Singapore, as we see it today, can be said to have had two founders. The first was the British colonial administrator Sir Thomas Raffles, who established the city in 1819 as a trading centre, uniquely placed at the passage between the South China Sea and the Indian Ocean. The British East India Company subsequently developed and exploited the port. Under British rule, the present population of immigrants of Chinese, Malay and Indian extraction grew up, with the Chinese in an increasing majority. The British did not exactly enhance their reputation in Singapore during the Second World War. But by the time we left, we had provided the inhabitants with the precious legacy of a rule of law, honest administration and a spirit of ethnic tolerance.

The second founder of Singapore was Lee Kuan Yew. To call him such is no exaggeration. Mr Lee almost single-handedly built up Singapore into one of the most astonishing economic success stories of our times, and he did so in the face of constant threats to his tiny state’s security and indeed existence.* He was faced from the start with communist subversion and obstruction. Then in 1965, when Singapore was effectively forced out of Malaysia amid much acrimony, it seemed to many that its prospects were bleak. But in truth they were just about to shine. Lee Kuan Yew did not just pilot Singapore to prosperity, he became the most trenchant, convincing and courageous opponent of left-wing Third World nonsense in the Commonwealth. During the years when his and my terms as Prime Ministers coincided I saw time and again at first hand how much influence the leader of a tiny state may wield, if he has the wit and wisdom to do so.

Mr Lee and I do not agree about everything. He is nowadays more inclined to think well of communist China than I am. I also suspect that I might draw my own preferred line between freedom and order a little closer to the former than would he. But he is undoubtedly one of the twentieth century’s most accomplished practitioners of statecraft.

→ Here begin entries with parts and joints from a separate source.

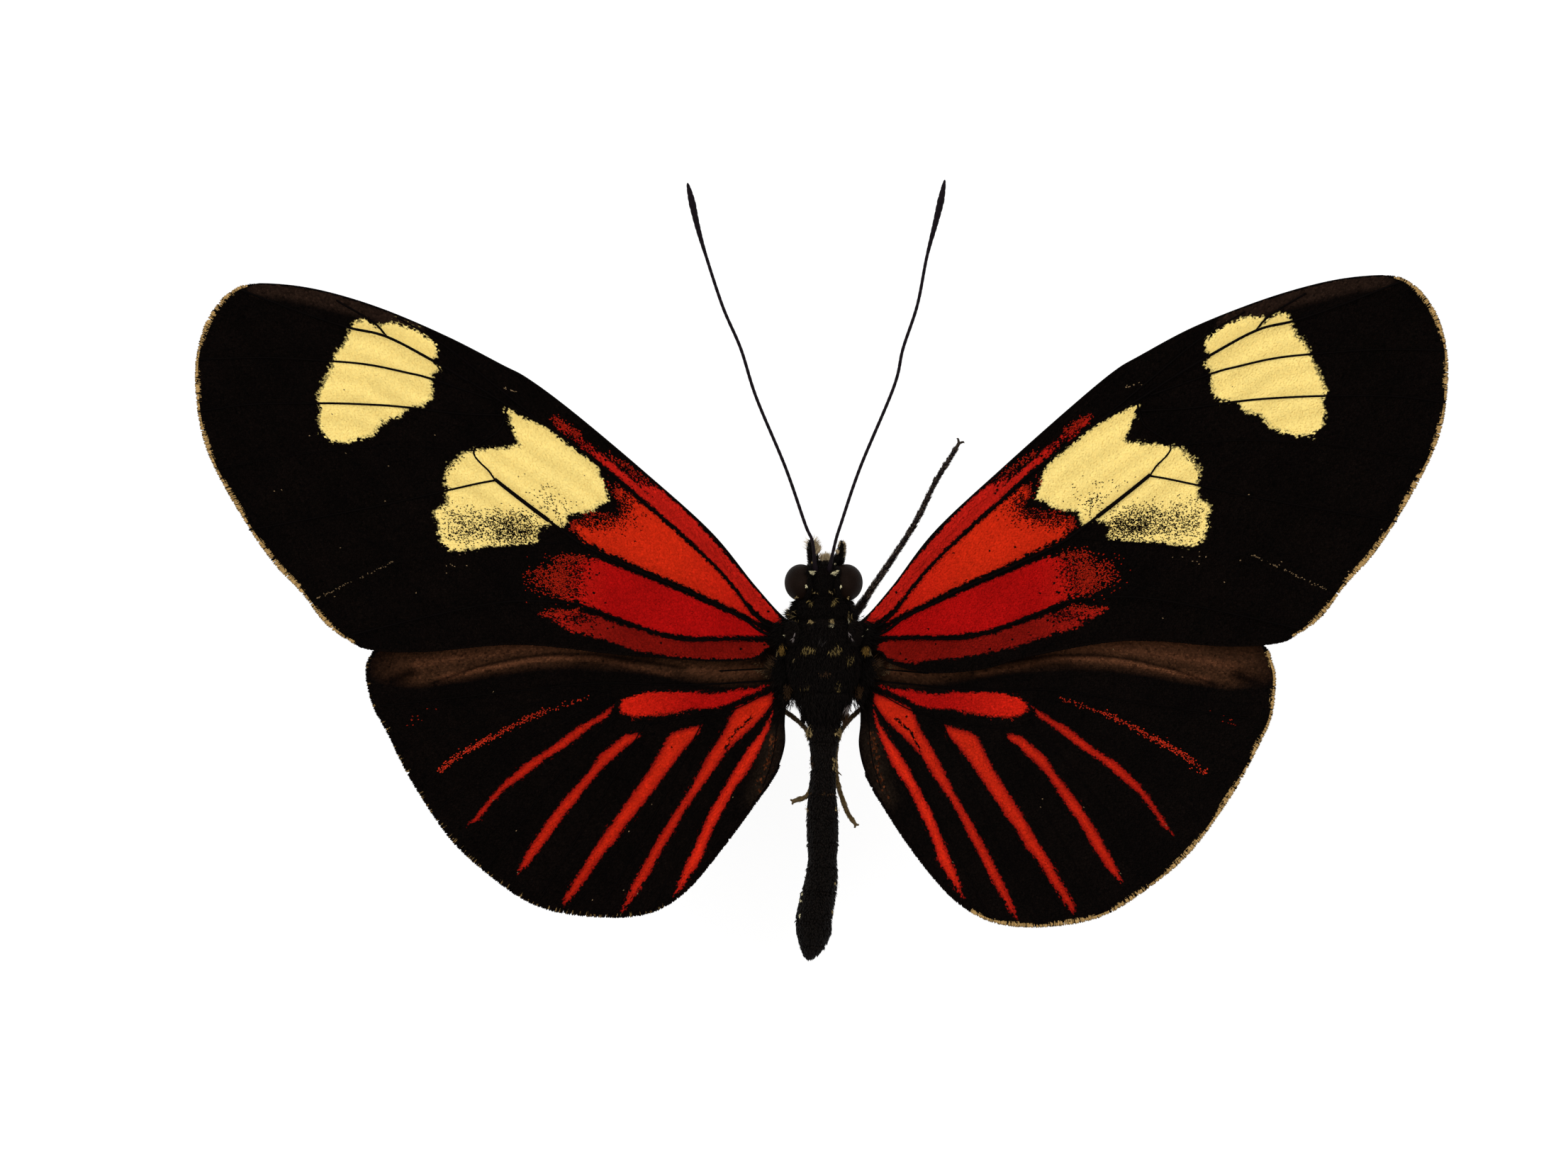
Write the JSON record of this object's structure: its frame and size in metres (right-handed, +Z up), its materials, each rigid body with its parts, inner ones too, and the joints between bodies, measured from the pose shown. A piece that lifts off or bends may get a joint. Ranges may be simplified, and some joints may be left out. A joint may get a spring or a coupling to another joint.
{
  "type": "crimson-patched longwing butterfly model",
  "caption": "Life-size spread butterfly with long black forewings marked red and yellow and rayed red hindwings, on a small display stand.",
  "frame": {"origin": "on the underside of the stand's base, straight below the middle of the thorax", "axes": "+X towards the insect's right wing tip, +Y towards its head, +Z up"},
  "size_m": [0.072, 0.0449, 0.0227],
  "materials": {
    "body": "short black hair and scales",
    "eyes": "glossy dark brown",
    "feelers": "satin black",
    "legs": "scaled dark brown",
    "forewings": "scaled black with red and yellow patches",
    "hindwings": "scaled black with red rays",
    "stand_base": "satin white",
    "stand_rod": "satin"
  },
  "bodies": {
    "root": {"thorax": "body", "prothorax": "body", "head": "body", "abdomen": "body", "eye_left": "eyes", "eye_right": "eyes", "palp_left": "body", "palp_right": "body", "proboscis": "feelers", "antenna_left": "feelers", "antenna_right": "feelers", "foreleg_left": "legs", "foreleg_right": "legs", "midleg_left": "legs", "midleg_right": "legs", "hindleg_left": "legs", "hindleg_right": "legs", "forewing_left": "forewings", "forewing_right": "forewings", "hindwing_left": "hindwings", "hindwing_right": "hindwings", "stand_base": "stand_base", "stand_rod": "stand_rod"}
  },
  "joints": []
}
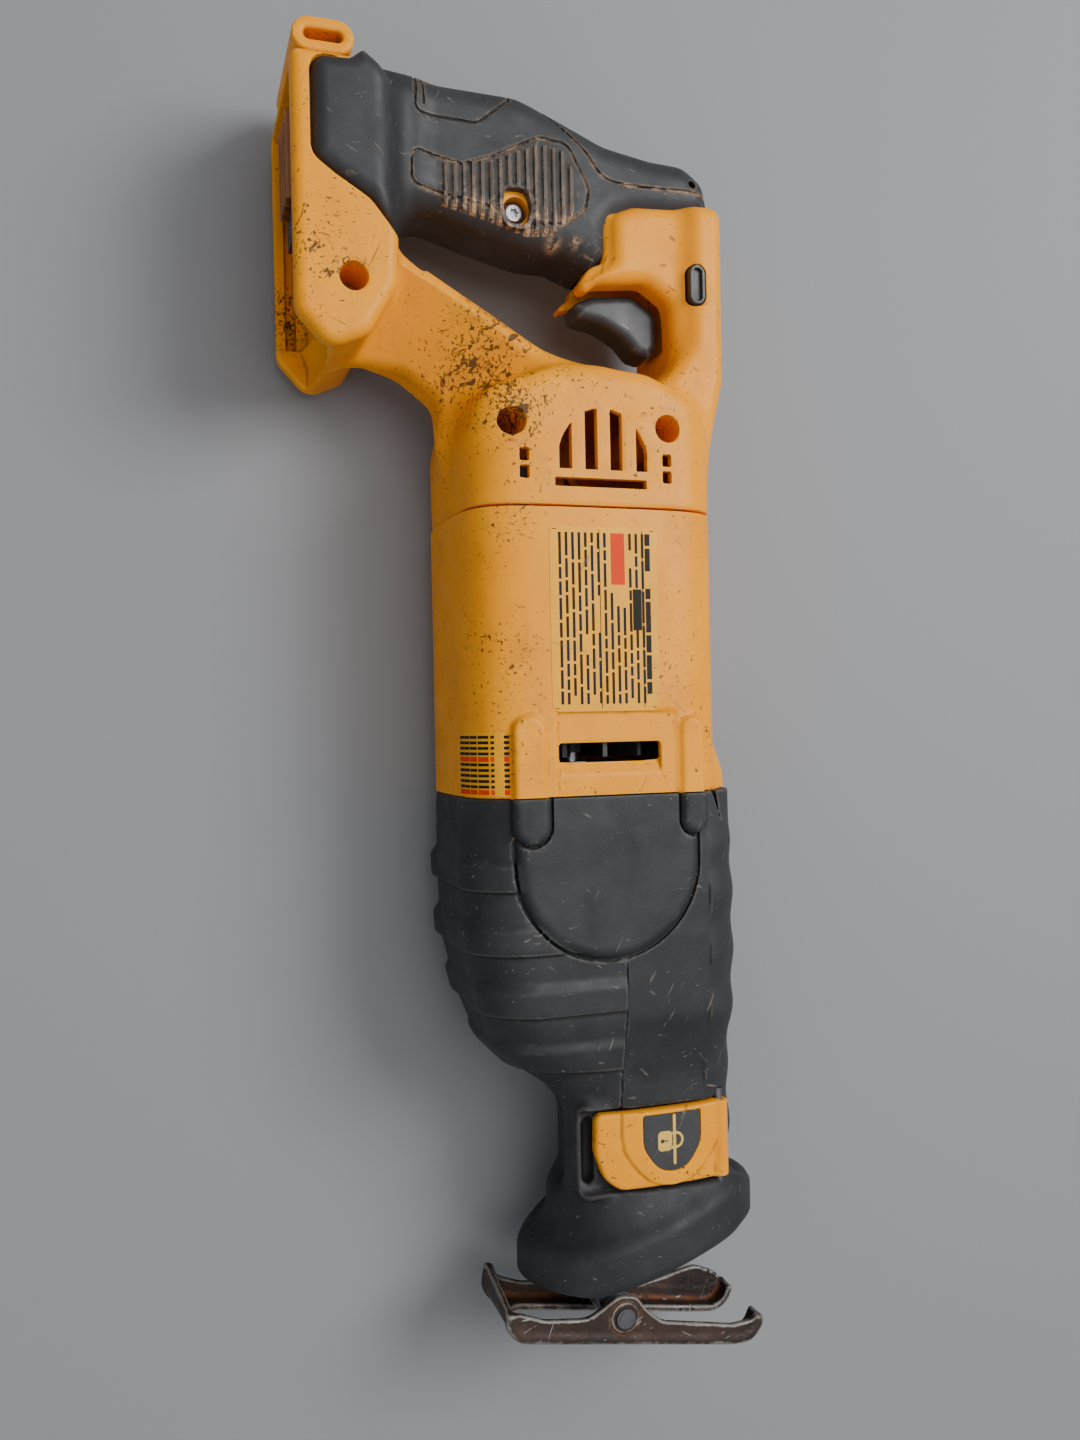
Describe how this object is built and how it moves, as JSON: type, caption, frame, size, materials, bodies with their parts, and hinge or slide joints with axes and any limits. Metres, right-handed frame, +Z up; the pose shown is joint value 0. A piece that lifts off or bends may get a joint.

Singapore’s success, though, teaches lessons that go beyond politics or even economics. In a certain sense, this little city-state now has everything precisely because it began with next to nothing. Only the skill, creativity and enterprise of men could make it what it has become. It is when talented people – and no group is more talented than the Chinese who make up 80 per cent of Singaporeans – find themselves having to rely on their brains rather than their muscles, that societies progress. And it is when they are given the right framework for enterprise that such progress becomes an ever-accelerating advance.

De Tocqueville expressed this thought in a passage which I particularly like:

Do you want to test whether a people is given to industry and commerce? Do not sound its ports, or examine the wood from its forests, or the produce of its soil. The spirit of trade will get all these things, and without it, they are useless. Examine whether this people’s law gives men the courage to seek prosperity, freedom to follow it up, the sense and habits to find it, and the assurance of reaping the benefit.*

So this insight is not new; it was merely for a while forgotten. Singapore’s example should prevent that ever happening again, at least in Asia.

Singapore’s success shows us that:

 A country’s wealth need not depend on natural resources, it may even ultimately benefit from their absence

 The greatest resource of all is Man

 What government has to do is to set the framework for human talent to flourish.

ECONOMIC CRISES AND PROSPECTS

Singapore weathered the economic storm of the late nineties quite well. Its banks were solvent and well-regulated, its businesses were genuinely profitable, and its administration was honest – none of which was the case in the Asian countries which suffered most.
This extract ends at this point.